Probably the main reason the sytnthedic wood look alike products have done so well is they can be painted "white" and the structure doesnt move with the weather. It remains stable and unaffected by moisture changes.
Tim
Edited 6/1/2006 9:38 pm by Mooney
After building a few porches and doing everthing right including painting the tounges and grooves I've come to the conclusion that paint won't hold up no matter what you do. I now use stains.
When using stains, do you backprime and edgeprime with the stain, or do you use an oil-base primer? I'll soon be installing a wood porch floor for a client.

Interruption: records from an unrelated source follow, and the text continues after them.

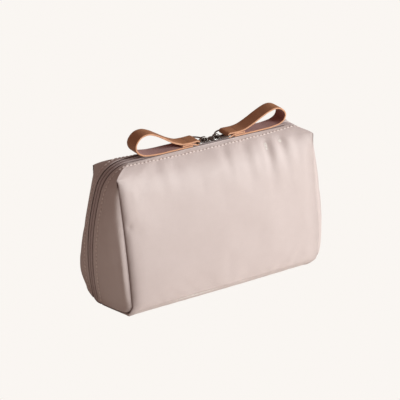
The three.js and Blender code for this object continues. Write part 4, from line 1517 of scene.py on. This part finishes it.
def dress_pull(which, side, loop, seed):
    """A slider, its ring and its leather loop."""
    use(slider_mesh(which + "_zip_slider", side), which + "_slider", [GUNMETAL], [which + "_slider"])
    use(ring_mesh(which + "_wire_ring", side), which + "_ring", [GUNMETAL], [which + "_pull_ring"])
    use(strap_mesh(which + "_leather_loop", side, loop, seed), which + "_strap", [GRAIN, FLESH, CUT_EDGE],
        [which + "_pull_strap"])
    use(neck_stitches(which + "_neck_stitches", side), which + "_strap", [TAN_THREAD],
        [which + "_strap_stitching"])
    use(end_stop_mesh(which + "_zip_end_clamp", side), "back_half", [NYLON], [which + "_end_stop"])


dress_half("front", False, 11, FRONT_GATHERS, FRONT_DENTS)
dress_half("back", True, 23, BACK_GATHERS, BACK_DENTS)
dress_pull("left", -1, LEFT_LOOP, 1.0)
dress_pull("right", 1, RIGHT_LOOP, 2.6)
fold = use(spine_fold("base_fold"), None, [RIBBON], ["base_seam_binding"])
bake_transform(fold)


# --- room, light and camera --------------------------------------------------------------
def floor_plane():
    """A plain pale floor. It lights the bag from below and stays out of the camera's sight,
    because the open half swings below the height of the base."""
    mesh = bpy.data.meshes.new("pale_floor")
    size = 3.0
    mesh.from_pydata([(-size, -size, -0.0004), (size, -size, -0.0004), (size, size, -0.0004), (-size, size, -0.0004)],
                     [], [(0, 1, 2, 3)])
    obj = bpy.data.objects.new("pale_floor", mesh)
    bpy.context.scene.collection.objects.link(obj)
    material, t, shader, where = finish_material("pale_floor_paint", 0.9)
    mottle = effect(t, MOTTLE, where["Object"])
    into(t, t.mix(mottle.outputs["Tone"], (0.84, 0.79, 0.72, 1), (0.87, 0.82, 0.75, 1)), shader, "Base Color")
    mesh.materials.append(material)
    obj.visible_camera = False
    obj.visible_shadow = False


def pale_room(camera_colour, ambient, strength):
    """The backdrop's colour as the camera sees it, and the soft light from all round."""
    world = bpy.data.worlds.new("pale_room")
    bpy.context.scene.world = world
    world.use_nodes = True
    tree = world.node_tree
    tree.nodes.clear()
    t = Tree(tree)
    seen = t.add("ShaderNodeBackground", {"Color": camera_colour, "Strength": 1.0}).outputs[0]
    around = t.add("ShaderNodeBackground", {"Color": ambient, "Strength": strength}).outputs[0]
    path = t.add("ShaderNodeLightPath").outputs["Is Camera Ray"]
    mixed = t.add("ShaderNodeMixShader", {0: path, 1: around, 2: seen}).outputs[0]
    tree.links.new(mixed, t.add("ShaderNodeOutputWorld").inputs[0])


def soft_light(name, place, aim, size, power, colour):
    data = bpy.data.lights.new(name, "AREA")
    data.shape = "DISK"
    data.size = size
    data.energy = power
    data.color = colour
    obj = bpy.data.objects.new(name, data)
    bpy.context.scene.collection.objects.link(obj)
    obj.location = place
    obj.rotation_euler = (Vector(aim) - Vector(place)).to_track_quat("-Z", "Y").to_euler()
    return obj


CAMERA_TURN = math.radians(32.56)
CAMERA_RISE = math.radians(24.03)
CAMERA_DISTANCE = 1.35075
CAMERA_LENS = 144.0
FRAME_CENTRE = (0.00459, 0.00835)


def main_camera():
    a, e = CAMERA_TURN, CAMERA_RISE
    back = Vector((-math.sin(a) * math.cos(e), -math.cos(a) * math.cos(e), math.sin(e)))
    right = Vector((math.cos(a), -math.sin(a), 0))
    up = Vector((math.sin(a) * math.sin(e), math.cos(a) * math.sin(e), math.cos(e)))
    aim = Vector((0, 0, 0.060)) - right * FRAME_CENTRE[0] + up * FRAME_CENTRE[1]
    data = bpy.data.cameras.new("front_left_camera")
    data.sensor_width = 36.0
    data.lens = CAMERA_LENS
    data.clip_start = 0.05
    data.clip_end = 30.0
    camera = bpy.data.objects.new("front_left_camera", data)
    bpy.context.scene.collection.objects.link(camera)
    camera.location = aim + back * CAMERA_DISTANCE
    camera.rotation_mode = "QUATERNION"
    camera.rotation_quaternion = (-back).to_track_quat("-Z", "Y")
    bpy.context.scene.camera = camera


floor_plane()
pale_room((0.956, 0.922, 0.887, 1.0), (1.0, 0.68, 0.58, 1.0), 0.192)
soft_light("key_light", (1.15, -1.3, 0.62), (0, 0, 0.06), 0.8, 34.8, (0.955, 0.99, 0.985))
soft_light("fill_light", (-1.3, -0.7, 0.8), (0, 0, 0.06), 1.2, 0.5, (1.0, 0.85, 0.78))
soft_light("top_light", (0.5, 0.2, 1.5), (0, 0, 0.08), 0.9, 1.0, (1.0, 0.97, 0.95))
soft_light("low_light", (0.9, -1.5, 0.04), (0, 0, 0.05), 0.5, 1.0, (1.0, 0.96, 0.94))
main_camera()
bpy.context.scene.view_settings.view_transform = "Standard"
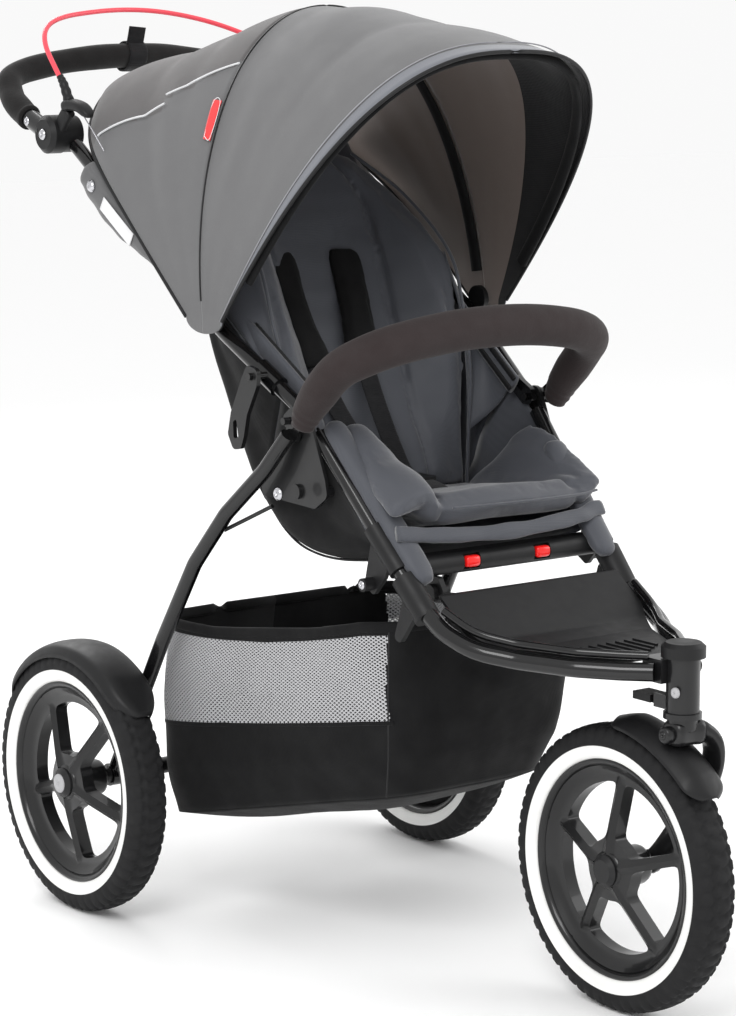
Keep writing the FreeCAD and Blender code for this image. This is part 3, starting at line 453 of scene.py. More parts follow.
def inflate(piece, cap, pressure=4.0, voxel=0.005, frames=20):
    """Swells a closed pad with a cloth simulation and keeps each point within cap of where it was."""
    remesh = piece.modifiers.new("even mesh", "REMESH")
    remesh.mode = "VOXEL"
    remesh.voxel_size = voxel
    remesh.use_smooth_shade = True
    final(piece)
    start = numpy.empty(len(piece.data.vertices) * 3)
    piece.data.vertices.foreach_get("co", start)
    cloth = piece.modifiers.new("air", "CLOTH")
    cloth.settings.quality = 5
    cloth.settings.mass = 0.3
    cloth.settings.tension_stiffness = 12
    cloth.settings.compression_stiffness = 12
    cloth.settings.bending_stiffness = 0.4
    cloth.settings.use_pressure = True
    cloth.settings.uniform_pressure_force = pressure
    cloth.settings.effector_weights.gravity = 0
    cloth.collision_settings.use_collision = False
    cloth.point_cache.frame_start = 1
    cloth.point_cache.frame_end = frames
    scene = bpy.context.scene
    for step in range(1, frames + 1):
        scene.frame_set(step)
    final(piece)
    scene.frame_set(1)
    swollen = numpy.empty(len(start))
    piece.data.vertices.foreach_get("co", swollen)
    shift = (swollen - start).reshape(-1, 3)
    length = numpy.linalg.norm(shift, axis=1, keepdims=True)
    shift *= numpy.minimum(1, cap / numpy.maximum(length, 1e-9))
    piece.data.vertices.foreach_set("co", (start.reshape(-1, 3) + shift).ravel())
    fine = piece.modifiers.new("smooth", "SUBSURF")
    fine.levels = fine.render_levels = 1
    final(piece)
    piece.data.polygons.foreach_set("use_smooth", [True] * len(piece.data.polygons))
    return piece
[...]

Probably southern yellow pine, and probably a large percentage of it will be flat-sawn crap. I hadn't considered stains ... maybe I should?
My own porch floor was installed five years ago (5/4 southern yellow pine). I "painted" the tongues, grooves and ends with a copper napthanate preservative. Didn't backprime at all. Two coats of oil-alkyd floor enamel on the top surface.
I had some minimal paint failure within a couple years. Two years ago I had a contractor paint my house. Porch floors were included in his price (though he doesn't warrantee porch floors). He used a lighter gray than I had.
There is some paint peeling; some just the newer paint, and some to bare wood. Still, I think that's fairly reasonable performance. I wonder if backpriming would have made much difference. Attached photos show the worst of the paint failure.
Allen
When I use a solid color stain on the top surface I still back prime and prime the T&G's and ends. I use Zinnser 123 as a primer.
Edited 6/2/2006 3:48 pm ET by McCarty12
Thanks for info. Is that Zinnser 123 a white-pigmented product? Do you have to be careful not to get it on the face of the floorboards? Is the stain opaque enough to not worry about it, anyway?
Sorry if these are stupid questions.
Allen
The primer is white pigmented but you could get it colored to whatever color you want. I don't worry about splashing it on the face of the boards. Usually I sand a little with my orbital sander right before I stain, so any primer left on comes offquite easily.
I reread your post and just wanted to say that no questions are stupid ,especially in construction where most knowledge is self taught. I admire people who take the time to learn and do it right. I've seen some houses built that were just terrible. The builders must have never read a book or asked a question.
Thanks.
It's white pigmented shellac.
good stuff.
Also can use a 50/50 mix of boiled linseed oil and mineral spirits firts on raw wood the the 1.2.3.
If having a low wage work force was good for a country's economy then why hasn't Mexico built a fence?
Ah, yes. I've used white pigmented shellac, maybe even the same brand, to seal water stains before repainting ceilings. Also have used thinned boiled linseed oil on weathered wood before painting. Still not sure how we'll handle the upcoming porch floor. Got a week or so to decide.
Allen
This type of flooring should be preprimed on all surfaces before installation, and should have adequate ventilation under it.
is it open and at least 18" off the ground?